→ **WORK TO DO**
Quote exactly, and only, the lines from the one with "chamfer(braze.edges().group_by(Axis.X)[-1], BRAZE_BEVEL)" down to the one with "before = set(bpy.data.objects)", both included.

→ **MATERIAL**

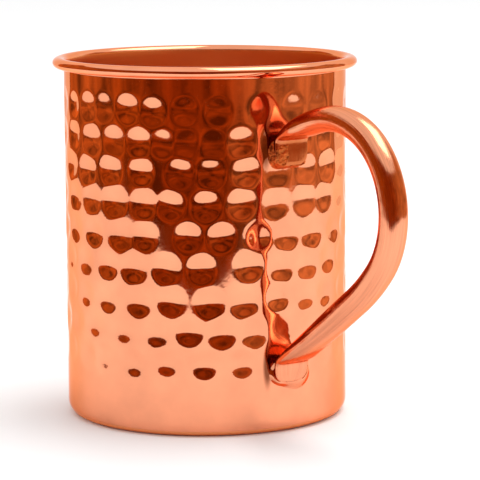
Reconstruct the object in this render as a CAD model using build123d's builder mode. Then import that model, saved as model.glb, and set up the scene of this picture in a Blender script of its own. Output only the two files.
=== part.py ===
from build123d import *
from math import atan2, degrees
import os

# A hammered copper mug. Millimetres, +Z up, origin at the centre of the base, handle towards +X.
os.makedirs("parts", exist_ok=True)

# Cup: one spun sheet.
OUTER_RADIUS = 40.0
HEIGHT = 102.0
SHEET = 0.8
HEEL_RADIUS = 3.75

# Rim: the sheet curled outwards into a hollow, slightly flattened bead.
BEAD_WIDTH = 4.0
BEAD_HEIGHT = 3.1
CURL_GAP = 0.12

# Hammer dimples: rings of shallow ball marks, alternate rings staggered by half a pitch.
DIMPLE_RINGS = 9
DIMPLES_PER_RING = 26
DIMPLE_FIRST_Z = 20.8
DIMPLE_RING_PITCH = 8.68
DIMPLE_DEPTH = 0.38
DIMPLE_BALL_RADIUS = 26.0

# Handle: a round tube, its ends flattened and bent down flush with the wall.
TUBE_DIAMETER = 7.7
FOOT_WIDTH = 10.8
FOOT_THICKNESS = 2.2
FOOT_BEND_RADIUS = 2.2
BRAZE_FILM = 0.3
UPPER_FOOT_END_Z = 74.2
UPPER_FOOT_LENGTH = 6.6
LOWER_FOOT_LENGTH = 4.6

# Handle centreline after the upper bend: it leaves the wall at this angle above the horizontal,
# then follows four arcs (radius, turn in degrees) and runs straight to the lower bend.
LEAVING_ANGLE = 31.8
ARCH_RADIUS, ARCH_TURN = 42.6, 22.7
SHOULDER_RADIUS, SHOULDER_TURN = 25.3, 42.9
BELLY_RADIUS, BELLY_TURN = 23.2, 96.9
THROAT_RADIUS, THROAT_TURN = 54.4, 14.1

# How the tube flattens towards each foot: distance from the bend, width, thickness.
UPPER_FLATTENING = [(5, 10.9, 4.9), (10, 9.6, 6.5), (18, 8.6, 6.8), (28, 8.2, 7.0)]
LOWER_FLATTENING = [(5, 10.1, 4.6), (12, 8.8, 6.2), (22, 8.1, 7.5)]
ROUND_FROM_UPPER_BEND = 38.0
ROUND_FROM_LOWER_BEND = 32.0
ROUND_SPANS = 4

# Braze collar round each foot: it fills the gap to the hammered wall and stands up round the edge.
BRAZE_MARGIN = 0.8
BRAZE_RISE = 0.9
BRAZE_CORNER = 3.4
BRAZE_BEVEL = 0.55
BRAZE_ROOT_R = OUTER_RADIUS - 0.7

# ---------------------------------------------------------------- cup body
inner_radius = OUTER_RADIUS - SHEET
bead_middle_r = inner_radius + BEAD_WIDTH / 2
bead_middle_z = HEIGHT - BEAD_HEIGHT / 2
hollow_half_width = BEAD_WIDTH / 2 - SHEET
hollow_half_height = BEAD_HEIGHT / 2 - SHEET
curl_end_r = OUTER_RADIUS + CURL_GAP
ball_middle_r = OUTER_RADIUS - DIMPLE_DEPTH + DIMPLE_BALL_RADIUS
dimple_step = 360 / DIMPLES_PER_RING

with BuildPart() as cup_body:
    with BuildSketch(Plane.XZ):
        with BuildLine():
            base_line = Line((0, 0), (OUTER_RADIUS - HEEL_RADIUS, 0))
            heel = JernArc(base_line @ 1, (1, 0), HEEL_RADIUS, 90)
            Polyline(
                heel @ 1, (OUTER_RADIUS, bead_middle_z),
                (inner_radius, bead_middle_z), (inner_radius, HEEL_RADIUS),
            )
            inner_heel = JernArc((inner_radius, HEEL_RADIUS), (0, -1), HEEL_RADIUS - SHEET, -90)
            Polyline(inner_heel @ 1, (0, SHEET), (0, 0))
        make_face()
    revolve(axis=Axis.Z)
    for ring in range(DIMPLE_RINGS):
        stagger = dimple_step / 2 * (ring % 2)
        with Locations((0, 0, DIMPLE_FIRST_Z + ring * DIMPLE_RING_PITCH)):
            with PolarLocations(ball_middle_r, DIMPLES_PER_RING, start_angle=stagger):
                Sphere(DIMPLE_BALL_RADIUS, mode=Mode.SUBTRACT)
    with BuildSketch(Plane.XZ):
        with Locations((bead_middle_r, bead_middle_z)):
            Ellipse(BEAD_WIDTH / 2, BEAD_HEIGHT / 2)
            Ellipse(hollow_half_width, hollow_half_height, mode=Mode.SUBTRACT)
        with Locations((0, HEIGHT - BEAD_HEIGHT)):
            Rectangle(curl_end_r, BEAD_HEIGHT / 2, align=(Align.MIN, Align.MIN), mode=Mode.SUBTRACT)
    revolve(axis=Axis.Z)

cup_body.part.label = "cup_body"
export_step(cup_body.part, "parts/cup_body.step")

# ---------------------------------------------------------------- handle
foot_middle_r = OUTER_RADIUS + BRAZE_FILM + FOOT_THICKNESS / 2

with BuildLine(Plane.XZ) as route:
    foot_line = Line(
        (foot_middle_r, UPPER_FOOT_END_Z), (foot_middle_r, UPPER_FOOT_END_Z + UPPER_FOOT_LENGTH),
    )
    bend = JernArc(foot_line @ 1, foot_line % 1, FOOT_BEND_RADIUS, LEAVING_ANGLE - 90)
    arch = JernArc(bend @ 1, bend % 1, ARCH_RADIUS, -ARCH_TURN)
    shoulder = JernArc(arch @ 1, arch % 1, SHOULDER_RADIUS, -SHOULDER_TURN)
    belly = JernArc(shoulder @ 1, shoulder % 1, BELLY_RADIUS, -BELLY_TURN)
    throat = JernArc(belly @ 1, belly % 1, THROAT_RADIUS, -THROAT_TURN)
    last = throat % 1
    bend_reach = FOOT_BEND_RADIUS * (1 + last.Z)
    straight_length = ((throat @ 1).X - foot_middle_r - bend_reach) / -last.X
    straight = Line(throat @ 1, (throat @ 1) + last * straight_length)
    lower_turn = degrees(atan2(-last.X, -last.Z))
    lower_bend = JernArc(straight @ 1, last, FOOT_BEND_RADIUS, lower_turn)
    lower_foot = Line(lower_bend @ 1, (lower_bend @ 1) - Vector(0, 0, LOWER_FOOT_LENGTH))
centreline = route.wire()
length = centreline.length
upper_bend_end = foot_line.length + bend.length
lower_bend_start = length - lower_foot.length - lower_bend.length

stations = [(upper_bend_end, FOOT_WIDTH, FOOT_THICKNESS)]
stations += [(upper_bend_end + gap, *size) for gap, *size in UPPER_FLATTENING]
round_start = upper_bend_end + ROUND_FROM_UPPER_BEND
round_step = (lower_bend_start - ROUND_FROM_LOWER_BEND - round_start) / ROUND_SPANS
for count in range(ROUND_SPANS + 1):
    stations.append((round_start + count * round_step, TUBE_DIAMETER, TUBE_DIAMETER))
stations += [(lower_bend_start - gap, *size) for gap, *size in reversed(LOWER_FLATTENING)]
stations += [(lower_bend_start, FOOT_WIDTH, FOOT_THICKNESS)]


def section_plane(place):
    """Plane square to the centreline, its x axis across the handle."""
    share = place / length
    return Plane(origin=centreline @ share, x_dir=(0, 1, 0), z_dir=centreline % share)


feet = (
    (Wire([foot_line, bend]), section_plane(0)),
    (Wire([lower_bend, lower_foot]), section_plane(lower_bend_start)),
)

with BuildPart() as handle:
    for place, width, thickness in stations:
        with BuildSketch(section_plane(place)):
            Ellipse(width / 2, thickness / 2)
    loft()
    for foot_path, start in feet:
        with BuildSketch(start):
            SlotOverall(FOOT_WIDTH, FOOT_THICKNESS)
        sweep(path=foot_path)

handle.part.label = "handle"
export_step(handle.part, "parts/handle.step")

# ---------------------------------------------------------------- braze
braze_front_r = OUTER_RADIUS + BRAZE_FILM + BRAZE_RISE
upper_foot_z = (UPPER_FOOT_END_Z, (bend @ 0.5).Z)
lower_foot_z = ((lower_foot @ 1).Z, (lower_bend @ 0.5).Z)
for name, (low, high) in (("upper_braze", upper_foot_z), ("lower_braze", lower_foot_z)):
    with BuildPart() as braze:
        with BuildSketch(Plane.YZ.offset(BRAZE_ROOT_R)):
            with Locations((0, (low + high) / 2)):
                RectangleRounded(
                    FOOT_WIDTH + 2 * BRAZE_MARGIN, high - low + 2 * BRAZE_MARGIN,
                    min(BRAZE_CORNER, (high - low) / 2),
                )
        extrude(amount=braze_front_r - BRAZE_ROOT_R)
        chamfer(braze.edges().group_by(Axis.X)[-1], BRAZE_BEVEL)
        add(cup_body.part, mode=Mode.SUBTRACT)
        add(handle.part, mode=Mode.SUBTRACT)
    braze.part.label = name
    export_step(braze.part, f"parts/{name}.step")
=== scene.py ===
import math

import bpy
import numpy as np
from mathutils import Matrix, Vector, noise


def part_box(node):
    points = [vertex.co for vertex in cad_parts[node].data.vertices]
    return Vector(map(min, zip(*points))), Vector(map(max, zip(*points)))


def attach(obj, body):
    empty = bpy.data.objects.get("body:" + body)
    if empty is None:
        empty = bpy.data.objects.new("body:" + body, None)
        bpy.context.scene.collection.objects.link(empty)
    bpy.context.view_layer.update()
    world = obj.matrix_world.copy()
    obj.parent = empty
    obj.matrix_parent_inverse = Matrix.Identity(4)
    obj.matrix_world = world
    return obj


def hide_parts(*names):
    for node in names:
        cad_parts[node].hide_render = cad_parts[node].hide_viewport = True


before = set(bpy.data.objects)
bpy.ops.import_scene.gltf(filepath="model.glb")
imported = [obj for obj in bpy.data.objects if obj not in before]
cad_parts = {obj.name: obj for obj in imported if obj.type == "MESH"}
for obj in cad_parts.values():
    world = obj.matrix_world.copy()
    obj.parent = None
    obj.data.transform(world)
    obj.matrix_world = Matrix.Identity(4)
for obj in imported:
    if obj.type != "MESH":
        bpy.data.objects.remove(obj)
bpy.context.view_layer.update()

# A hammered copper mug, in metres. Z is up, the cup's axis is Z and the handle is towards +X.
# Left and right are as the camera sees them.
MM = 0.001
RANDOM_SEED = 7
rng = np.random.default_rng(RANDOM_SEED)

# ------------------------------------------------------------------ sizes of the cup
OUTER_R = 40.0 * MM
SHEET = 0.8 * MM
INNER_R = OUTER_R - SHEET
HEEL_R = 3.75 * MM
BASE_R = OUTER_R - HEEL_R
TOP_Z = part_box("cup_body")[1][2]
BEAD_HALF_W = 2.0 * MM
BEAD_HALF_H = 1.55 * MM
BEAD_R = INNER_R + BEAD_HALF_W
BEAD_Z = TOP_Z - BEAD_HALF_H
# The wall runs a little way up into the rolled bead, whose edge stands just off the wall.
WALL_INTO_BEAD = 0.10 * MM
BEAD_OFF_WALL = 0.12 * MM

# Rings of points in each stretch of the cup, and the radii where the flat stretches begin.
COLUMNS = 432
BASE_ROWS = 4
HEEL_ROWS = 9
WALL_ROWS = 152
BEAD_ROWS = 19
INNER_ROWS = 26
INNER_HEEL_ROWS = 7
FLOOR_ROWS = 3
MIDDLE_R = 6 * MM
FLOOR_EDGE_R = 30 * MM

CAMERA_AZIMUTH = -34.0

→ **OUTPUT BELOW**
        chamfer(braze.edges().group_by(Axis.X)[-1], BRAZE_BEVEL)
        add(cup_body.part, mode=Mode.SUBTRACT)
        add(handle.part, mode=Mode.SUBTRACT)
    braze.part.label = name
    export_step(braze.part, f"parts/{name}.step")
=== scene.py ===
import math

import bpy
import numpy as np
from mathutils import Matrix, Vector, noise


def part_box(node):
    points = [vertex.co for vertex in cad_parts[node].data.vertices]
    return Vector(map(min, zip(*points))), Vector(map(max, zip(*points)))


def attach(obj, body):
    empty = bpy.data.objects.get("body:" + body)
    if empty is None:
        empty = bpy.data.objects.new("body:" + body, None)
        bpy.context.scene.collection.objects.link(empty)
    bpy.context.view_layer.update()
    world = obj.matrix_world.copy()
    obj.parent = empty
    obj.matrix_parent_inverse = Matrix.Identity(4)
    obj.matrix_world = world
    return obj


def hide_parts(*names):
    for node in names:
        cad_parts[node].hide_render = cad_parts[node].hide_viewport = True


before = set(bpy.data.objects)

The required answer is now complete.